* _What you will do_: Would you copy out the whole listing exactly as given?

* _Rows from a dataset_:
- - - - -
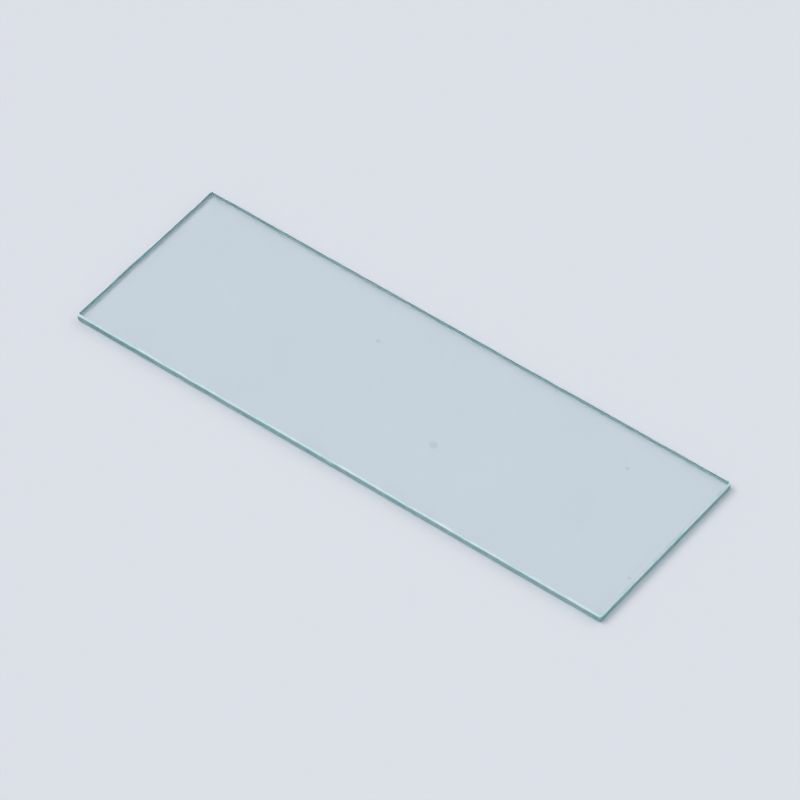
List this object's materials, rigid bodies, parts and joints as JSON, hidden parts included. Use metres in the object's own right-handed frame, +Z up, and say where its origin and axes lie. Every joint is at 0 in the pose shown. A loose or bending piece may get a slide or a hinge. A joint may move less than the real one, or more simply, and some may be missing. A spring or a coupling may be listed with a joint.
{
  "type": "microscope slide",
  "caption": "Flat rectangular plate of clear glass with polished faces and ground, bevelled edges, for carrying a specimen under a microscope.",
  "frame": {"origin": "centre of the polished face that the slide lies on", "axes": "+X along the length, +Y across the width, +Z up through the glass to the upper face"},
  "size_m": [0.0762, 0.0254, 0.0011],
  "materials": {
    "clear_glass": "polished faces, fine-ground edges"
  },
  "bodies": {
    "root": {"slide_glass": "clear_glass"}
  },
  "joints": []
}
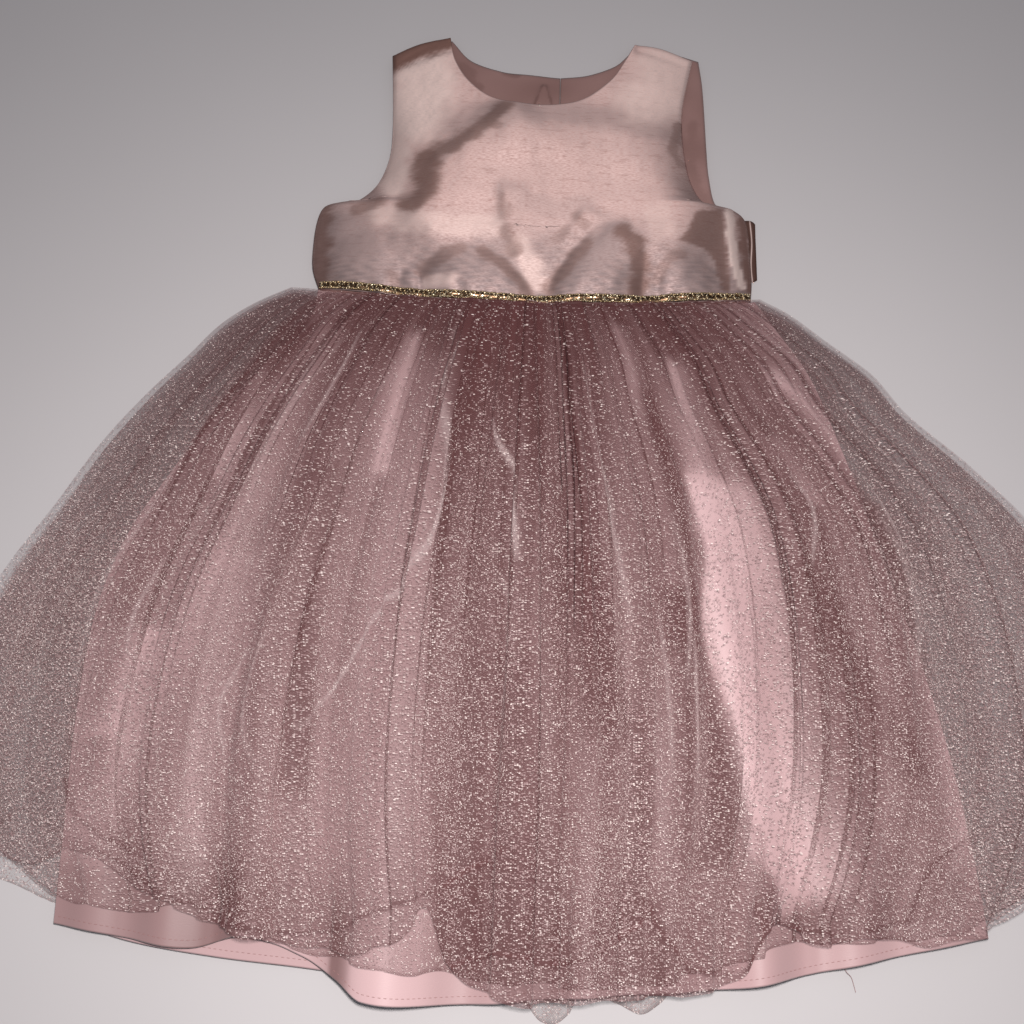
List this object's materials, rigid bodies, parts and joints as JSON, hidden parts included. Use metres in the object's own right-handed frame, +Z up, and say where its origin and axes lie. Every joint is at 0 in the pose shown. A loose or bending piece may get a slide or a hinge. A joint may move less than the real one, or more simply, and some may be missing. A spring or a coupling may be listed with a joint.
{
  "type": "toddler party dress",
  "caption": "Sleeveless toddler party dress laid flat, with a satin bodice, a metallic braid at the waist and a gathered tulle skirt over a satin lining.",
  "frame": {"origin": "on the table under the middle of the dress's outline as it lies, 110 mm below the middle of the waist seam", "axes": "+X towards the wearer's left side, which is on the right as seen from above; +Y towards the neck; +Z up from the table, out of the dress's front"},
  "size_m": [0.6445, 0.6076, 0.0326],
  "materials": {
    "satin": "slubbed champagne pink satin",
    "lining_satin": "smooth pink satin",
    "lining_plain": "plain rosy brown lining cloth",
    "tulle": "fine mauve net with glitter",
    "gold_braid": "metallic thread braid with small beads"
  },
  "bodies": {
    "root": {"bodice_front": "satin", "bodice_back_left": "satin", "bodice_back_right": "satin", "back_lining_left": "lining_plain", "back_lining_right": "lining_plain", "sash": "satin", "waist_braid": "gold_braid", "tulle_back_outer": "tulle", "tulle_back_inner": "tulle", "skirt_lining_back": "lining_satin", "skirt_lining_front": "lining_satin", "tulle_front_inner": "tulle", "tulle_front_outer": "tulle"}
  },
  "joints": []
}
- - - - -
* _Task response_:
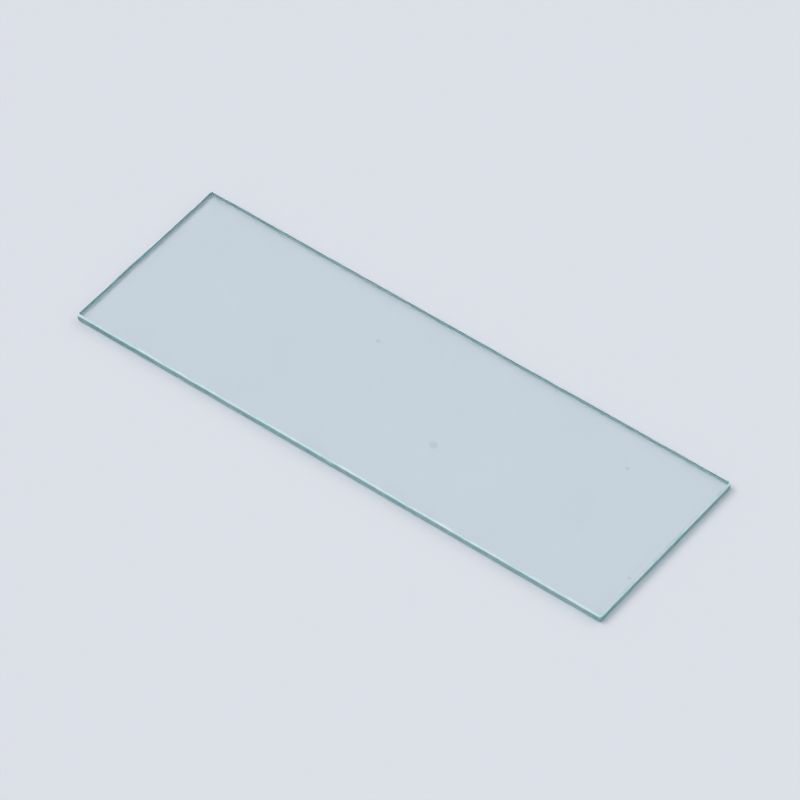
List this object's materials, rigid bodies, parts and joints as JSON, hidden parts included. Use metres in the object's own right-handed frame, +Z up, and say where its origin and axes lie. Every joint is at 0 in the pose shown. A loose or bending piece may get a slide or a hinge. A joint may move less than the real one, or more simply, and some may be missing. A spring or a coupling may be listed with a joint.
{
  "type": "microscope slide",
  "caption": "Flat rectangular plate of clear glass with polished faces and ground, bevelled edges, for carrying a specimen under a microscope.",
  "frame": {"origin": "centre of the polished face that the slide lies on", "axes": "+X along the length, +Y across the width, +Z up through the glass to the upper face"},
  "size_m": [0.0762, 0.0254, 0.0011],
  "materials": {
    "clear_glass": "polished faces, fine-ground edges"
  },
  "bodies": {
    "root": {"slide_glass": "clear_glass"}
  },
  "joints": []
}
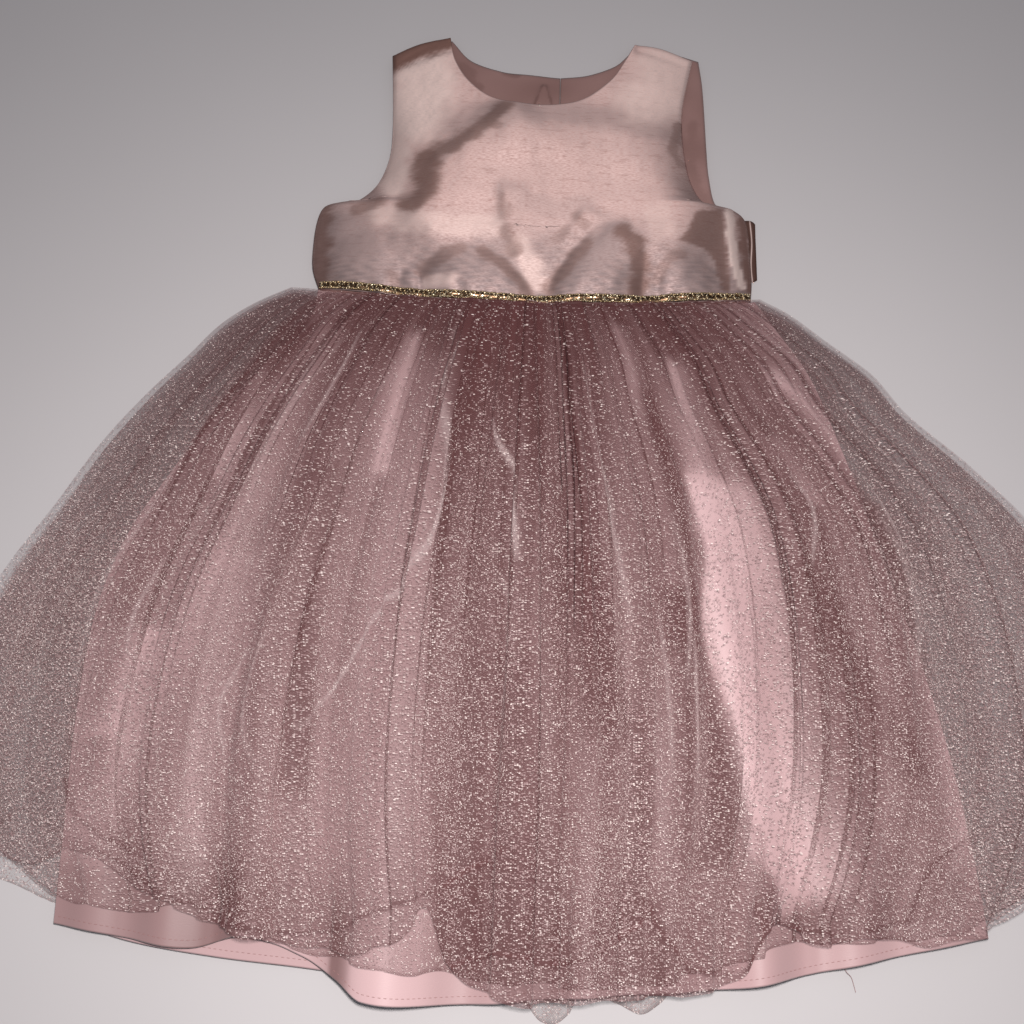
List this object's materials, rigid bodies, parts and joints as JSON, hidden parts included. Use metres in the object's own right-handed frame, +Z up, and say where its origin and axes lie. Every joint is at 0 in the pose shown. A loose or bending piece may get a slide or a hinge. A joint may move less than the real one, or more simply, and some may be missing. A spring or a coupling may be listed with a joint.
{
  "type": "toddler party dress",
  "caption": "Sleeveless toddler party dress laid flat, with a satin bodice, a metallic braid at the waist and a gathered tulle skirt over a satin lining.",
  "frame": {"origin": "on the table under the middle of the dress's outline as it lies, 110 mm below the middle of the waist seam", "axes": "+X towards the wearer's left side, which is on the right as seen from above; +Y towards the neck; +Z up from the table, out of the dress's front"},
  "size_m": [0.6445, 0.6076, 0.0326],
  "materials": {
    "satin": "slubbed champagne pink satin",
    "lining_satin": "smooth pink satin",
    "lining_plain": "plain rosy brown lining cloth",
    "tulle": "fine mauve net with glitter",
    "gold_braid": "metallic thread braid with small beads"
  },
  "bodies": {
    "root": {"bodice_front": "satin", "bodice_back_left": "satin", "bodice_back_right": "satin", "back_lining_left": "lining_plain", "back_lining_right": "lining_plain", "sash": "satin", "waist_braid": "gold_braid", "tulle_back_outer": "tulle", "tulle_back_inner": "tulle", "skirt_lining_back": "lining_satin", "skirt_lining_front": "lining_satin", "tulle_front_inner": "tulle", "tulle_front_outer": "tulle"}
  },
  "joints": []
}